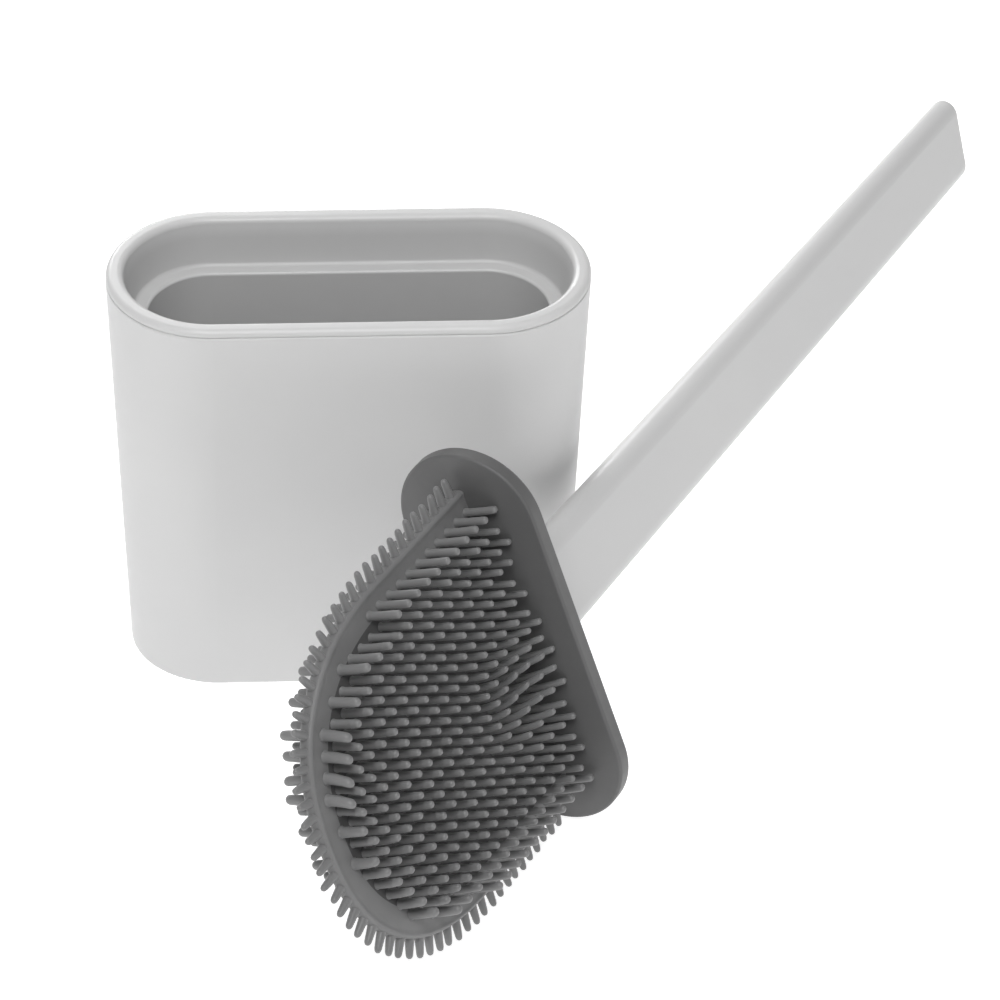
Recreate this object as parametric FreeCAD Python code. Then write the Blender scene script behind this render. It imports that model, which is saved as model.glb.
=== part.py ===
import FreeCAD, Part
import math
import os

# Toilet brush and its holder. Millimetres, +Z up.
# The origin is the middle of the holder's foot, on the floor, with +X along the holder's
# long side and -Y towards the front. The brush lies beside the holder on the same floor.

# ---------------------------------------------------------------- holder: outer shell
HOLDER_LENGTH = 135.0        # along X, at the rim
HOLDER_DEPTH = 59.2          # along Y, at the rim
SHELL_TOP = 125.9            # height of the shell's rim above the floor
SHELL_DRAFT = 4.2            # how much the shell narrows all round from rim to foot
SHELL_WALL = 2.2
SHELL_FLOOR = 2.2
SHELL_RIM_ROUND = 0.7        # rounding of the shell's outer rim
SHELL_FOOT_ROUND = 0.4
SHELL_INNER_ROUND = 3.0      # where the inside wall meets the inside floor

# ---------------------------------------------------------------- holder: anti-slip pad
PAD_STAND_OFF = 0.5          # how far the pad holds the shell above the floor
PAD_SEAT_DEPTH = 0.8         # depth of the seat in the shell's underside
PAD_SEAT_CLEARANCE = 0.2
PAD_MARGIN = 6.0             # bare rim of the shell's foot around the pad

# ---------------------------------------------------------------- holder: lift-out liner
LIP_INSET = 0.05             # lip's outer face behind the shell's outer face
LIP_WIDTH = 4.8
LIP_HEIGHT = 2.3
LIP_ROUND = 1.9              # the lip's inner edge
LIP_FLAT = 0.05              # plain band between the two rounds of the lip's outer face
LIP_UNDER_ROUND = 0.6
SKIRT_CLEARANCE = 0.5        # between the liner's upper wall and the shell
RECESS_DEPTH = 14.2          # from the top of the lip down to the ledge
RECESS_DRAFT = 2.5
RECESS_ROUND = 1.2
LEDGE_WIDTH = 4.1            # the shelf that the brush's flange rests on
LEDGE_EDGE_ROUND = 0.8
POCKET_DRAFT = 1.5
POCKET_FLOOR_ROUND = 4.0
LINER_WALL = 1.7
LINER_STEP_ROUND = 1.0       # outside of the liner, under the ledge
LINER_NECK_ROUND = 0.4       # outside of the liner, where the pocket leaves the ledge
LINER_GAP_BELOW = 1.5        # between the liner's floor and the shell's floor
DRAIN_SLOTS = 5
DRAIN_SLOT_WIDTH = 3.0
DRAIN_SLOT_LENGTH = 12.0
DRAIN_SLOT_PITCH = 16.0

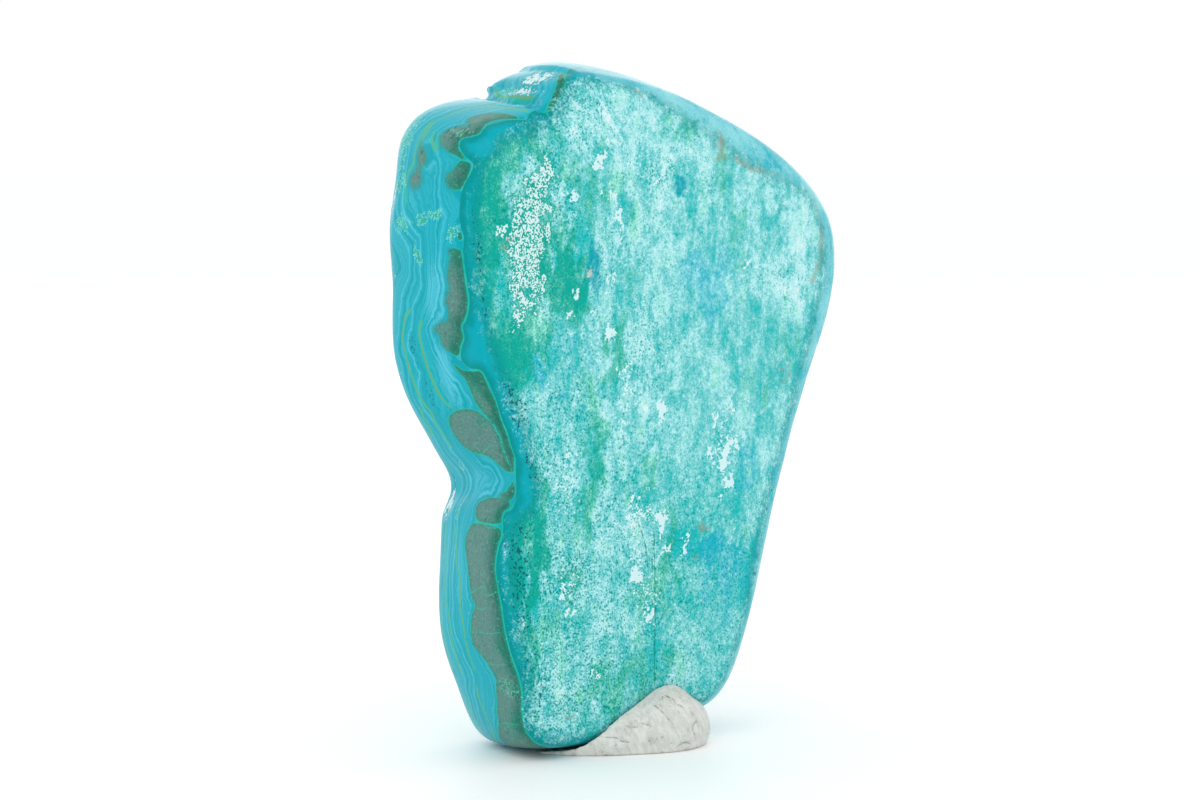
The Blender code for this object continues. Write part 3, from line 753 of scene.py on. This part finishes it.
□ □ □ □
__Instructions for the task__.
Set down exactly the lines that begin the records and continue through the line bearing "SHELL_INNER_ROUND = 3.0"; include both ends.

__Answer in full__.
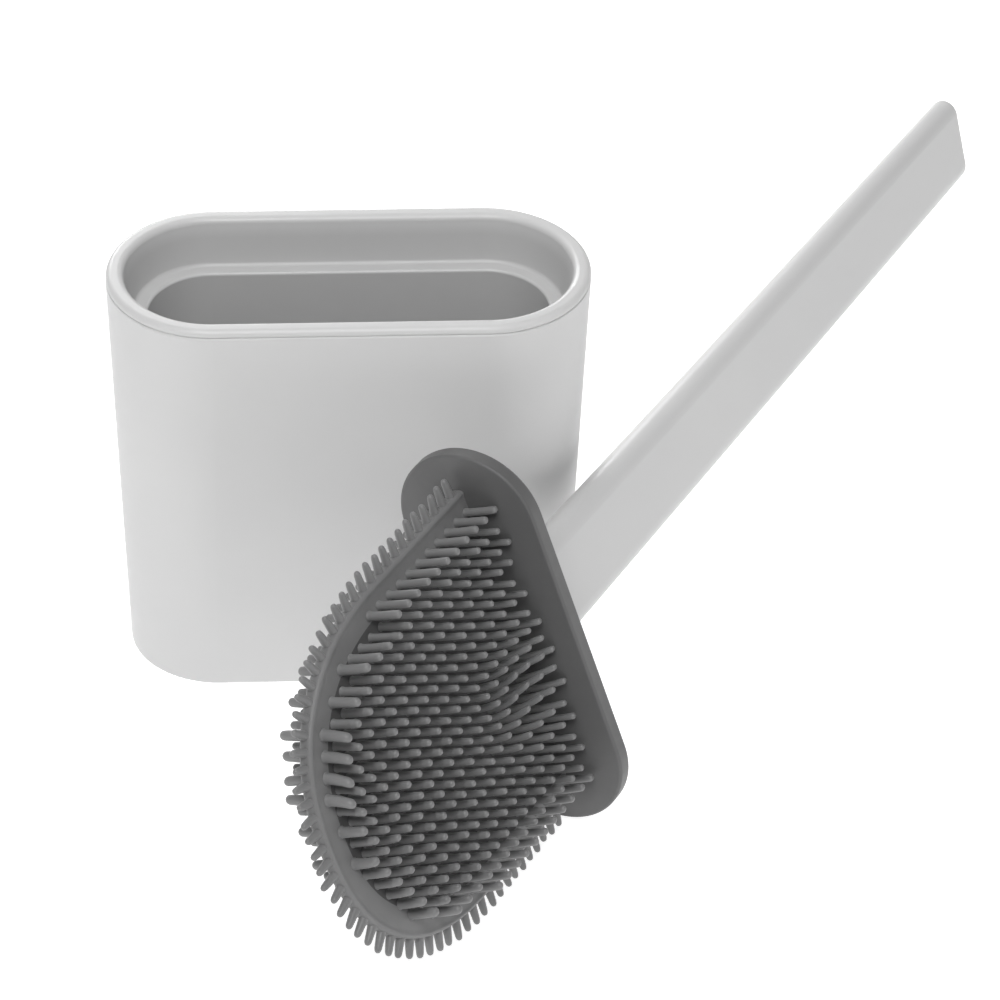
Recreate this object as parametric FreeCAD Python code. Then write the Blender scene script behind this render. It imports that model, which is saved as model.glb.
=== part.py ===
import FreeCAD, Part
import math
import os

# Toilet brush and its holder. Millimetres, +Z up.
# The origin is the middle of the holder's foot, on the floor, with +X along the holder's
# long side and -Y towards the front. The brush lies beside the holder on the same floor.

# ---------------------------------------------------------------- holder: outer shell
HOLDER_LENGTH = 135.0        # along X, at the rim
HOLDER_DEPTH = 59.2          # along Y, at the rim
SHELL_TOP = 125.9            # height of the shell's rim above the floor
SHELL_DRAFT = 4.2            # how much the shell narrows all round from rim to foot
SHELL_WALL = 2.2
SHELL_FLOOR = 2.2
SHELL_RIM_ROUND = 0.7        # rounding of the shell's outer rim
SHELL_FOOT_ROUND = 0.4
SHELL_INNER_ROUND = 3.0      # where the inside wall meets the inside floor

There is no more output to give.